Le trou du couillon

Le syndrome du terrain de destination

Vendredi 2 décembre 2016 : tentative vers Le Versoud. 
Même pas eu envie de les appeler, encore moins d’aller voir pour vérifier si la visi annoncée est bien là. 

Cette anecdote m’a rappelé un de mes atterrissages pointu - inconscient - irresponsable.

Par régime météo anticyclonique humide dans l’est de la France, les aviateurs militaires appréhendent le « trou du couillon ».

Les avions décollent en fin de matinée quand le soleil commence à percer un trou dans la couche de stratus, et essaient de revenir se poser avant que le "trou" se soit refermé. Comme il arrive souvent que la durée d’ouverture du "trou" soit plus courte que prévu par la météo : c’est le déroutement assuré. D’où l’appellation !

Tout avait commencé un vendredi de novembre 1968 sur la base d’Ochey. Un des chefs, qui devait être présent sur la base d’Orléans le lundi matin suivant, avait décidé d’y passer le week-end.

Un peu en avance de phase sur l’ouverture du "trou" nous décollons en Fouga pour un aller et retour rapide vers Orléans. À charge pour moi de ramener l’avion à Ochey.

Fouga z 1
CM-170 Fouga "Magister"

Pas de chance. Le trou s’est refermé plus tôt que prévu et j’ai passé la nuit à Orléans.

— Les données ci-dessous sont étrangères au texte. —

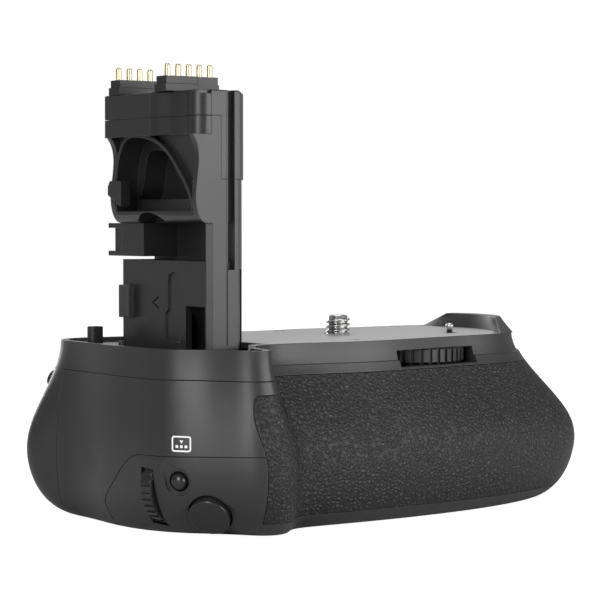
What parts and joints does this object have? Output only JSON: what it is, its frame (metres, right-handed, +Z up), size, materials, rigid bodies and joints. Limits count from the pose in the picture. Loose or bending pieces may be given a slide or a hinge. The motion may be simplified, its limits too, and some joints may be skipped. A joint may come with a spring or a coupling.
{
  "type": "camera battery grip",
  "caption": "Vertical battery grip that screws under a digital camera: a tower with sprung pins fills its battery chamber, a magazine slides out of the end, and it has its own shutter controls.",
  "frame": {"origin": "the camera screw's axis on the seating plane, which is the top of the light plate", "axes": "+X runs to the end that the battery magazine slides out of, +Y to the rear face with the power lever, +Z up to the camera"},
  "size_m": [0.1405, 0.0815, 0.1093],
  "materials": {
    "shell": "fine textured black plastic",
    "panel": "fine textured black plastic",
    "leather": "pebbled soft rubber",
    "plate": "light grey gloss plastic",
    "tower": "satin black plastic",
    "dark": "satin black plastic",
    "button": "semi-gloss black plastic",
    "steel": "turned steel",
    "dark_steel": "blackened steel",
    "gold": "gold plated",
    "copper": "plated spring contact",
    "board": "green circuit board",
    "seal": "soft seal",
    "pad": "textured pad",
    "switch": "moulded switch bodies"
  },
  "bodies": {
    "grip": {"front_shell": "shell", "rear_shell": "shell", "base_cover": "shell", "tripod_socket": "steel", "base_screws": "dark_steel", "grip_collar": "shell", "control_panel": "panel", "grip_rubber_nose": "leather", "grip_rubber_front": "leather", "top_plate": "plate", "top_plate_screws": "plate", "locating_pin": "steel", "seat_peg": "dark", "guide_stud": "dark", "dial_axle": "steel", "gear_carrier": "dark", "tower_frame": "tower", "tower_cap": "tower", "tower_board": "board", "tower_pad": "pad", "tower_leaf": "dark_steel", "door_clip": "tower", "tower_screws": "dark_steel", "connector_block_rear": "dark", "connector_block_front": "dark", "button_housings": "dark", "button_switches": "switch", "main_dial_axle": "steel", "dial_bracket": "dark", "battery_chamber": "dark", "chamber_contacts": "copper", "main_board": "board"},
    "screw": {"camera_screw": "steel", "screw_gear": "steel"},
    "dial": {"locking_dial": "dark"},
    "wheel": {"main_dial": "button"},
    "shutter": {"shutter_button": "button"},
    "function": {"function_button": "button"},
    "rear_a": {"rear_button_a": "button"},
    "rear_b": {"rear_button_b": "button"},
    "rear_c": {"rear_button_c": "button"},
    "pins_rear": {"contact_pins_rear": "gold"},
    "pins_front": {"contact_pins_front": "gold"},
    "lever": {"power_lever": "button"},
    "magazine": {"magazine_tray": "dark", "magazine_seal": "seal", "magazine_cover": "shell", "magazine_contacts": "gold"},
    "magazine_lock": {"magazine_knob": "button", "magazine_latch": "steel"}
  },
  "joints": [
    {"name": "shutter_press", "type": "slide", "parent": "grip", "child": "shutter", "axis": [0.6564, 0.5172, 0.5492], "range_m": [0, 0.0008], "stiffness_N_per_m": 600, "springref_m": -0.001},
    {"name": "function_press", "type": "slide", "parent": "grip", "child": "function", "axis": [0.8356, 0.5304, 0.1428], "range_m": [0, 0.0008], "stiffness_N_per_m": 600, "springref_m": -0.001},
    {"name": "rear_a_press", "type": "slide", "parent": "grip", "child": "rear_a", "axis": [0.4936, -0.7932, -0.3566], "range_m": [0, 0.0008], "stiffness_N_per_m": 600, "springref_m": -0.001},
    {"name": "rear_b_press", "type": "slide", "parent": "grip", "child": "rear_b", "axis": [-0.1039, -0.9818, -0.1587], "range_m": [0, 0.0008], "stiffness_N_per_m": 600, "springref_m": -0.001},
    {"name": "rear_c_press", "type": "slide", "parent": "grip", "child": "rear_c", "axis": [-0.1224, -0.9814, -0.1482], "range_m": [0, 0.0008], "stiffness_N_per_m": 600, "springref_m": -0.001},
    {"name": "pins_rear_press", "type": "slide", "parent": "grip", "child": "pins_rear", "axis": [0, 0, -1], "range_m": [0, 0.001], "stiffness_N_per_m": 500, "springref_m": -0.001},
    {"name": "pins_front_press", "type": "slide", "parent": "grip", "child": "pins_front", "axis": [0, 0, -1], "range_m": [0, 0.001], "stiffness_N_per_m": 500, "springref_m": -0.001},
    {"name": "dial_turn", "type": "hinge", "parent": "grip", "child": "dial", "pos_m": [0.00971, -0.01662, -0.005], "axis": [0, 0, 1], "continuous": true},
    {"name": "screw_turn", "type": "hinge", "parent": "grip", "child": "screw", "pos_m": [0, 0, 0], "axis": [0, 0, 1], "continuous": true},
    {"name": "wheel_turn", "type": "hinge", "parent": "grip", "child": "wheel", "pos_m": [-0.06437, -0.02315, -0.03254], "axis": [0.1721, -0.9851, 0], "continuous": true},
    {"name": "lever_turn", "type": "hinge", "parent": "grip", "child": "lever", "pos_m": [-0.019, 0.02398, -0.0086], "axis": [0.0629, 0.9864, 0.152], "range_deg": [0, 35]},
    {"name": "magazine_slide", "type": "slide", "parent": "grip", "child": "magazine", "axis": [1, 0, 0], "range_m": [0, 0.12]},
    {"name": "magazine_lock_turn", "type": "hinge", "parent": "magazine", "child": "magazine_lock", "pos_m": [0.0612, 0.002, -0.025], "axis": [1, 0, 0], "range_deg": [0, 90]}
  ],
  "couplings": [
    {"joint": "screw_turn", "follows": "dial_turn", "ratio": -1.6667}
  ]
}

Le lendemain matin, samedi, Ochey est dans le brouillard et Saint-Dizier est "vert". Je décolle donc pour Saint-Dizier, en espérant profiter du "trou" pour faire le saut de puce vers Ochey.

Patatras !

En arrivant à Saint-Dizier je découvre que, le terrain n’étant pas d’alerte, il ne sera pas possible de refaire le plein du Fouga. Pas question d’appeler le soutier, civil en astreinte chez lui, pour un simple vol de liaison.

En rendant compte au directeur des vols d’Ochey, celui-ci me dit qu’il s’est posé la veille à Saint-Dizier avec notre T-33 et que, pour pouvoir assurer son poste, il a dû se faire ramener en voiture à cause de la fermeture du "trou". Il reste suffisamment de pétrole dans son avion pour faire un aller et retour Saint-Dizier - Ochey, et un casque radio aux normes américaines est planqué en place avant, sous le parachute.

T33 finale
Lockheed T-33 "Shooting Star"

Nous convenons de rester prêts, pour tenter le retour dès qu’il me fera signe. Le "trou" ne devrait pas tarder à s’ouvrir sur Ochey.

C’est parti. Les conditions nécessaires pour un atterrissage en T-33 (200 pieds de plafond, 1000 m de visi) devraient être remplies à mon arrivée. Ciel bleu au décollage de Saint-Dizier, une belle couche de stratus est visible vers l’est, au-delà des côtes de Meuse.

Sous les ordres de l’approche d’Ochey, toujours en ciel bleu à 1.500 pieds, je commence la descente GCA en piste 20, sans rampe d’approche à l’époque, mais mieux orientée que la 02 pour limiter la gêne due à la réverbération du soleil sur la couche de nuages.

Entrée dans la couche, par le haut, vers 500 pieds. Je l’annonce au contrôleur et continue la descente. Il me demande d’annoncer « Piste en vue ».

Comme le prévoient les ordres, à 200 pieds il m’ordonne la remise des gaz… à l’instant où j’entrevois une grosse tache sombre sous les ailes de l’avion. J’avance un peu la manette pour réduire le taux de descente, et je distingue des arbres. Je m’estime suffisamment haut et je connais bien la base. Je continue donc à descendre doucement pendant que le contrôleur, qui surveille le plot de mon avion, répète plus fermement son ordre de remise des gaz.

Traversée de la route de Bicqueley, passage de la clôture de la base au-dessus d’une porte balisée, utilisable par les pompiers et que je sais être dans l’axe de la piste, visuel sur le POR (Partie Occasionnellement Roulable) et sur les balises du seuil de piste. Attero un peu long. Après avoir freiné j’annonce « Contrôlé » à la radio.

La tour, qui est dans le brouillard et ne voit pas la piste, me demande si j’ai besoin d’être guidé par une voiture pour rentrer au parking. Cela n’a pas été nécessaire…

Cette "vaccination" m’a servi de leçon.

JAMAIS je n’ai retenté ce type d’exercice.